O conjunto de bactérias que habita nosso intestino desempenha papel fundamental na digestão. Pessoas com microbiomas diferentes podem digerir os mesmos alimentos com eficiência variável.

Condições médicas

Doenças como síndrome do intestino irritável, doença inflamatória intestinal, gastrite, SIBO e refluxo gastroesofágico podem tornar certos alimentos particularmente difíceis de digerir.

Nível de produção de enzimas digestivas

A produção individual de enzimas digestivas varia, afetando a capacidade de processar proteínas, gorduras e carboidratos específicos.

Estresse

Estados emocionais como ansiedade e estresse crônico podem diminuir a eficiência digestiva, tornando até mesmo alimentos normalmente fáceis de digerir em um desafio.

Como melhorar a digestão

Mesmo quando consumimos alimentos potencialmente difíceis de digerir, podemos adotar estratégias para minimizar o desconforto:

Mindful eating

Comer devagar, mastigando bem cada bocado, pode significativamente melhorar a digestão. A digestão começa na boca, e alimentos bem mastigados são mais facilmente processados nas etapas posteriores.

Porções moderadas

Refeições menores e mais frequentes são mais fáceis de digerir do que grandes porções, que sobrecarregam o sistema digestivo.

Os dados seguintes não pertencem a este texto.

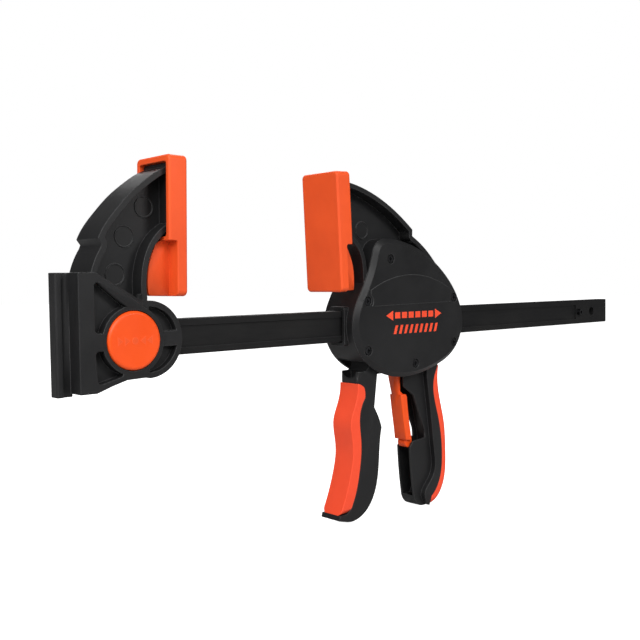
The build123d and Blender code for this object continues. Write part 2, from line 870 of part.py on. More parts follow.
def lever_outline():
    Polyline(
        jaw_point(lever_strap_front, lever_nose_z),
        jaw_point(lever_strap_front, -27.0),
        jaw_point(28.5, lever_collar_z),
        jaw_point(lever_collar_front, lever_collar_z),
        jaw_point(21.2, -37.6),
    )
    lever_front_line(0)
    Polyline(jaw_point(3.7, -121.4), jaw_point(2.8, -124.4), jaw_point(10.0, -126.2))
    Spline(
        jaw_point(10.0, -126.2),
        jaw_point(17.4, -126.4),
        jaw_point(29.6, -120.0),
        jaw_point(36.2, -109.6),
        jaw_point(40.0, -89.4),
        jaw_point(42.8, -68.5),
    )
    Spline(jaw_point(42.8, -68.5), jaw_point(40.4, -62.0), jaw_point(35.8, -54.4))
    Polyline(
        jaw_point(35.8, -54.4),
        jaw_point(39.0, -31.0),
        jaw_point(36.5, -20.5),
        jaw_point(lever_nose_x, lever_nose_z),
        jaw_point(lever_strap_front, lever_nose_z),
    )


def lever_grip_outline(inset):
    """The soft grip's side, or its inner seat when inset."""
    lever_front_line(inset)
    Line(jaw_point(3.7 + inset, -121.4), jaw_point(9.0, -121.0))
    Spline(
        jaw_point(9.0, -121.0),
        jaw_point(12.6, -119.0),
        jaw_point(16.0, -114.0),
        jaw_point(22.0, -94.0),
        jaw_point(23.6, -76.0),
        jaw_point(22.5, -62.0),
        jaw_point(27.6, -47.5),
    )
    Spline(jaw_point(27.6, -47.5), jaw_point(26.5, -40.5), jaw_point(21.2 + inset, -37.6))


def strap_outline():
    """One of the two straps that carry the lever past the bar up to its pin."""
    boss_front = jaw_point(lever_pivot_x - lever_boss_radius, lever_pivot_z)
    boss_top = jaw_point(lever_pivot_x, lever_pivot_z + lever_boss_radius)
    boss_back = jaw_point(lever_pivot_x + lever_boss_radius, lever_pivot_z)
    Polyline(jaw_point(lever_strap_front, lever_nose_z - 1), jaw_point(31.0, 8.0), boss_front)
    ThreePointArc(boss_front, boss_top, boss_back)
    Polyline(
        boss_back,
        jaw_point(lever_nose_x, 12.0),
        jaw_point(lever_nose_x, lever_nose_z),
        jaw_point(lever_nose_x - 0.6, lever_nose_z - 1),
        jaw_point(lever_strap_front, lever_nose_z - 1),
    )


with BuildPart() as lever_grip:
    with BuildSketch(side_plane(0)):
        with BuildLine():
            lever_grip_outline(0)
        make_face()
    extrude(amount=lever_half_width, both=True)
    front_edges = [side.edges().sort_by(Axis.X)[0] for side in lever_grip.faces().filter_by(Axis.Y)]
    fillet(front_edges, radius=grip_round)
    with BuildSketch(side_plane(0)):
        with BuildLine():
            lever_grip_outline(grip_inset)
        make_face()
    extrude(amount=grip_core_half, both=True, mode=Mode.SUBTRACT)
save(lever_grip.part, "lever_grip")

with BuildPart() as squeeze_lever:
    with BuildSketch(side_plane(0)):
        with BuildLine():
            lever_outline()
        make_face()
    extrude(amount=lever_half_width, both=True)
    # the collar's front corners are rounded like the grip below
    with BuildSketch(Plane.XY.offset(lever_collar_z)):
        for side in (-1, 1):
            round_x = jaw_gap + lever_collar_front + grip_round
            round_y = side * (lever_half_width - grip_round)
            with Locations((round_x - grip_round, round_y + side * grip_round)):
                Rectangle(2 * grip_round, 2 * grip_round)
            with Locations((round_x, round_y)):
                Circle(grip_round, mode=Mode.SUBTRACT)
    extrude(amount=-lever_collar_drop, mode=Mode.SUBTRACT)
    # seat of the soft grip round the lever's core
    with BuildSketch(side_plane(0)):
        with BuildLine():
            lever_grip_outline(0)
        make_face()
    extrude(amount=lever_half_width + 1, both=True, mode=Mode.SUBTRACT)
    with BuildSketch(side_plane(0)):
        with BuildLine():
            lever_grip_outline(grip_inset)
        make_face()
    extrude(amount=grip_core_half, both=True)
    # straps beside the bar, with the gap between them
    for side in (-1, 1):
        with BuildSketch(side_plane(side * strap_outer)):
            with BuildLine():
                strap_outline()
            make_face()
        extrude(amount=side * (strap_outer - strap_inner))
        with BuildSketch(side_plane(side * strap_outer)):
            with Locations(jaw_point(35, lever_nose_z + 6)):
                Rectangle(20, 20)
        extrude(amount=-side * 2, mode=Mode.SUBTRACT)
    # hollow at the back, stiffened by cross ribs
    with BuildSketch(side_plane(0)):
        with BuildLine():
            Polyline(
                jaw_point(29.0, -62.0),
                jaw_point(50.0, -62.0),
                jaw_point(50.0, -116.0),
                jaw_point(23.5, -116.0),
                jaw_point(26.5, -90.0),
                jaw_point(29.0, -62.0),
            )
        make_face()
        for rib_z in (-75.0, -88.5, -102.0):
            with Locations(jaw_point(36, rib_z)):
                Rectangle(40, 2 * lever_rib_half, mode=Mode.SUBTRACT)
    extrude(amount=lever_hollow_half, both=True, mode=Mode.SUBTRACT)
    # socket in the top of the collar, with a dip in its front lip
    with BuildSketch(Plane.XY.offset(lever_collar_z)):
        with Locations((jaw_point(26.0, 0)[0], 0)):
            Rectangle(7.0, 2 * socket_half)
    extrude(amount=-socket_depth, mode=Mode.SUBTRACT)
    with BuildSketch(Plane.YZ.offset(jaw_gap + 18.0)):
        with Locations((0, lever_collar_z)):
            Ellipse(socket_half, socket_lip)
    extrude(amount=6.0, mode=Mode.SUBTRACT)
    with BuildSketch(side_plane(0)):
        with Locations(lever_pivot):
            Circle(pin_radius + pin_fit)
    extrude(amount=lever_half_width + 1, both=True, mode=Mode.SUBTRACT)
save(squeeze_lever.part, "squeeze_lever")


# ================================================================== drive plates
for number in range(plate_count):
    plate_x = jaw_gap + plate_start_x + number * (plate_thickness + plate_play)
    with BuildPart() as drive_plate:
        with BuildSketch(Plane.YZ.offset(plate_x)):
            with Locations((0, (plate_top_z + plate_bottom_z) / 2)):
                RectangleRounded(2 * plate_half_width, plate_top_z - plate_bottom_z, 1.5)
            Rectangle(
                bar_thickness + 2 * plate_slot_side_gap,
                bar_height + 2 * plate_slot_gap,
                mode=Mode.SUBTRACT,
            )
        extrude(amount=plate_thickness)
    save(drive_plate.part, f"drive_plate_{number + 1}")

spring_z = -bar_height / 2 - spring_drop
plates_back_x = jaw_gap + plate_start_x + plate_count * (plate_thickness + plate_play)
drive_spring = coil_spring(
    (plates_back_x, 0, spring_z),
    (1, 0, 0),
    jaw_gap + spring_seat_x - plates_back_x - 0.05,
    drive_spring_radius,
    drive_spring_wire,
    drive_spring_turns,
)
save(drive_spring, "drive_spring")

# ================================================================== brake
lean = math.radians(brake_lean)
brake_face = Plane(
    origin=(brake_pivot[0], 0, brake_pivot[1]),
    x_dir=(0, 1, 0),
    z_dir=(math.cos(lean), 0, -math.sin(lean)),
)
with BuildPart() as brake_plate:
    with BuildSketch(brake_face):
        with Locations((0, (brake_head_radius - brake_bottom) / 2)):
            RectangleRounded(2 * plate_half_width, brake_head_radius + brake_bottom, 1.5)
        with Locations((0, -brake_tail_end / 2)):
            Rectangle(2 * brake_tail_half, brake_tail_end)
        with Locations((0, -brake_pivot_z / math.cos(lean))):
            Rectangle(
                bar_thickness + 2 * brake_slot_side_gap,
                bar_height + 2 * brake_slot_gap,
                mode=Mode.SUBTRACT,
            )
    extrude(amount=brake_thickness / 2, both=True)
    # barrel round the pin
    with BuildSketch(side_plane(0)):
        with Locations(brake_pivot):
            Circle(brake_head_radius)
    extrude(amount=plate_half_width, both=True)
    with BuildSketch(side_plane(0)):
        with Locations(brake_pivot):
            Circle(brake_pin_radius + pin_fit)
    extrude(amount=plate_half_width + 1, both=True, mode=Mode.SUBTRACT)
save(brake_plate.part, "brake_plate")

brake_spring_x = brake_pivot[0] + brake_spring_stand
brake_spring = coil_spring(
    (brake_spring_x, 0, spring_z),
    (1, 0, 0),
    jaw_gap + brake_spring_seat_x - brake_spring_x - 0.05,
    drive_spring_radius,
    drive_spring_wire,
    brake_spring_turns,
)
save(brake_spring, "brake_spring")


# ================================================================== release trigger
def trigger_stem_outline():
    Polyline(
        jaw_point(61.6, trigger_top_z),
        jaw_point(61.8, -36.0),
        jaw_point(64.6, -47.0),
        jaw_point(65.6, -50.6),
        jaw_point(71.6, -50.6),
        jaw_point(66.9, -47.0),
        jaw_point(66.8, -38.0),
        jaw_point(68.4, -34.0),
        jaw_point(68.4, trigger_top_z),
        jaw_point(61.6, trigger_top_z),
    )


def trigger_pad_outline():
    Polyline(
        jaw_point(65.4, -49.6),
        jaw_point(67.3, -63.0),
        jaw_point(69.1, -74.0),
        jaw_point(70.0, -81.0),
        jaw_point(76.2, -82.0),
        jaw_point(73.6, -67.6),
        jaw_point(72.6, -60.6),
        jaw_point(71.8, -53.5),
        jaw_point(71.6, -51.0),
        jaw_point(70.6, -49.3),
        jaw_point(65.4, -49.6),
    )


with BuildPart() as release_trigger:
    with BuildSketch(side_plane(0)):
        with BuildLine():
            trigger_pad_outline()
        make_face()
    extrude(amount=trigger_pad_half, both=True)
    fillet(release_trigger.edges().filter_by(Axis.Y, reverse=True), radius=trigger_edge_round)
    with BuildSketch(side_plane(0)):
        with BuildLine():
            trigger_stem_outline()
        make_face()
    extrude(amount=trigger_stem_half, both=True)
    with BuildSketch(side_plane(0)):
        with Locations(jaw_point(74.6, -83.3)):
            Circle(trigger_knob_radius)
    extrude(amount=trigger_knob_half, both=True)
    add(brake_plate.part, mode=Mode.SUBTRACT)
save(release_trigger.part, "release_trigger")
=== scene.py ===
"""Looks of the quick release bar clamp: rounded mouldings, finishes and light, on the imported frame."""
import json
import math

import bmesh
import bpy
from mathutils import Matrix, Vector
from mathutils.bvhtree import BVHTree
from mathutils.geometry import intersect_point_line


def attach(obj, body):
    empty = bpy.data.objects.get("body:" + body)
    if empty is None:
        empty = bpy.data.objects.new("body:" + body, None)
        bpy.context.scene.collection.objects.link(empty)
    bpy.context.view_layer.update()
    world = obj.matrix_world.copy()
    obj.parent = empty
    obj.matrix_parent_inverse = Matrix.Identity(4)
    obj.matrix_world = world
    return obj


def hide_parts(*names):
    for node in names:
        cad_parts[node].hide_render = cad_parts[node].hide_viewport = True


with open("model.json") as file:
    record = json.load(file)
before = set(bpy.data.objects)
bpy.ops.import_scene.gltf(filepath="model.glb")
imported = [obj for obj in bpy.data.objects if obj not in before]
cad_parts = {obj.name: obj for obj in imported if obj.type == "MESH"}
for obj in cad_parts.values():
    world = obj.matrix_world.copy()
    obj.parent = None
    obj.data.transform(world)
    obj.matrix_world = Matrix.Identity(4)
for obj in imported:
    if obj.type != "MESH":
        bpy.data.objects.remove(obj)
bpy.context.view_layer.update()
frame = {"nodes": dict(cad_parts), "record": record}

MM = 0.001
nodes = frame["nodes"]
record = frame["record"]
body_of_node = {
    node: body for body, members in record["behaviour"]["bodies"].items() for node in members
}
slot_of_node = {entry["node"]: entry["material_slot"] for entry in record["subparts"]}

# ------------------------------------------------------------------ camera
CAMERA_PLACE = Vector((-267.2, -416.0, 30.14)) * MM
CAMERA_YAW = math.radians(42.2213)
CAMERA_PITCH = math.radians(2.5916)
CAMERA_ROLL = math.radians(-0.7408)
FOCAL_PIXELS = 885.96
FRAME_PIXELS = 640
SENSOR_WIDTH = 36.0


def make_camera():
    data = bpy.data.cameras.new("camera")
    data.sensor_width = SENSOR_WIDTH
    data.lens = FOCAL_PIXELS / FRAME_PIXELS * SENSOR_WIDTH
    data.clip_start = 0.01
    camera = bpy.data.objects.new("camera", data)
    bpy.context.scene.collection.objects.link(camera)
    right = Vector((math.cos(CAMERA_YAW), -math.sin(CAMERA_YAW), 0))
    forward = Vector(
        (
            math.sin(CAMERA_YAW) * math.cos(CAMERA_PITCH),
            math.cos(CAMERA_YAW) * math.cos(CAMERA_PITCH),
            -math.sin(CAMERA_PITCH),
        )
    )
    up = right.cross(forward)
    rolled_right = math.cos(CAMERA_ROLL) * right + math.sin(CAMERA_ROLL) * up
    rolled_up = -math.sin(CAMERA_ROLL) * right + math.cos(CAMERA_ROLL) * up
    turn = Matrix((rolled_right, rolled_up, -forward)).transposed()
    camera.matrix_world = Matrix.Translation(CAMERA_PLACE) @ turn.to_4x4()
    bpy.context.scene.camera = camera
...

Combinações alimentares inteligentes

Evite combinar vários alimentos de difícil digestão na mesma refeição. Por exemplo, uma pizza de quatro queijos com massa rica em glúten e sorvete de sobremesa pode se tornar um verdadeiro desafio digestivo.

Hidratação adequada

Beber água suficiente ajuda a manter o trânsito intestinal e facilita a digestão. Porém, evite grandes quantidades de líquidos durante as refeições, o que pode diluir os sucos digestivos.

Probióticos e prebióticos

Alimentos fermentados como kefir, kombucha e chucrute, ricos em probióticos, podem melhorar a saúde digestiva. Igualmente importantes são os prebióticos, encontrados em alimentos como banana, chicória e cebola, que alimentam as bactérias benéficas.

Quando procurar ajuda profissional

Se você experimenta desconforto digestivo regularmente, mesmo com uma dieta cuidadosa, pode ser hora de consultar um profissional. Sintomas que merecem atenção médica incluem:

  • Dor abdominal persistente
  • Alterações significativas nos hábitos intestinais
  • Perda de peso inexplicada
  • Sangue nas fezes
  • Vômitos recorrentes
  • Dificuldade para engolir

Estes sintomas podem indicar condições como doença celíaca, síndrome do intestino irritável, doença inflamatória intestinal ou outras condições que requerem tratamento específico.

Conclusão

Compreender quais alimentos são mais desafiadores para o sistema digestivo permite fazer escolhas mais conscientes e adaptar nossa alimentação às necessidades individuais. Entretanto, é importante lembrar que muitos dos alimentos considerados “difíceis de digerir” são nutricionalmente valiosos e não precisam ser completamente eliminados da dieta. Em vez disso, estratégias como preparo adequado, porções controladas e consumo mindful podem permitir que desfrutemos de uma dieta variada sem comprometermos nosso conforto digestivo.

Acima de tudo, escute seu corpo. Suas respostas individuais aos alimentos são o guia mais importante para construir uma dieta que seja tanto nutritiva quanto confortável para seu sistema digestivo.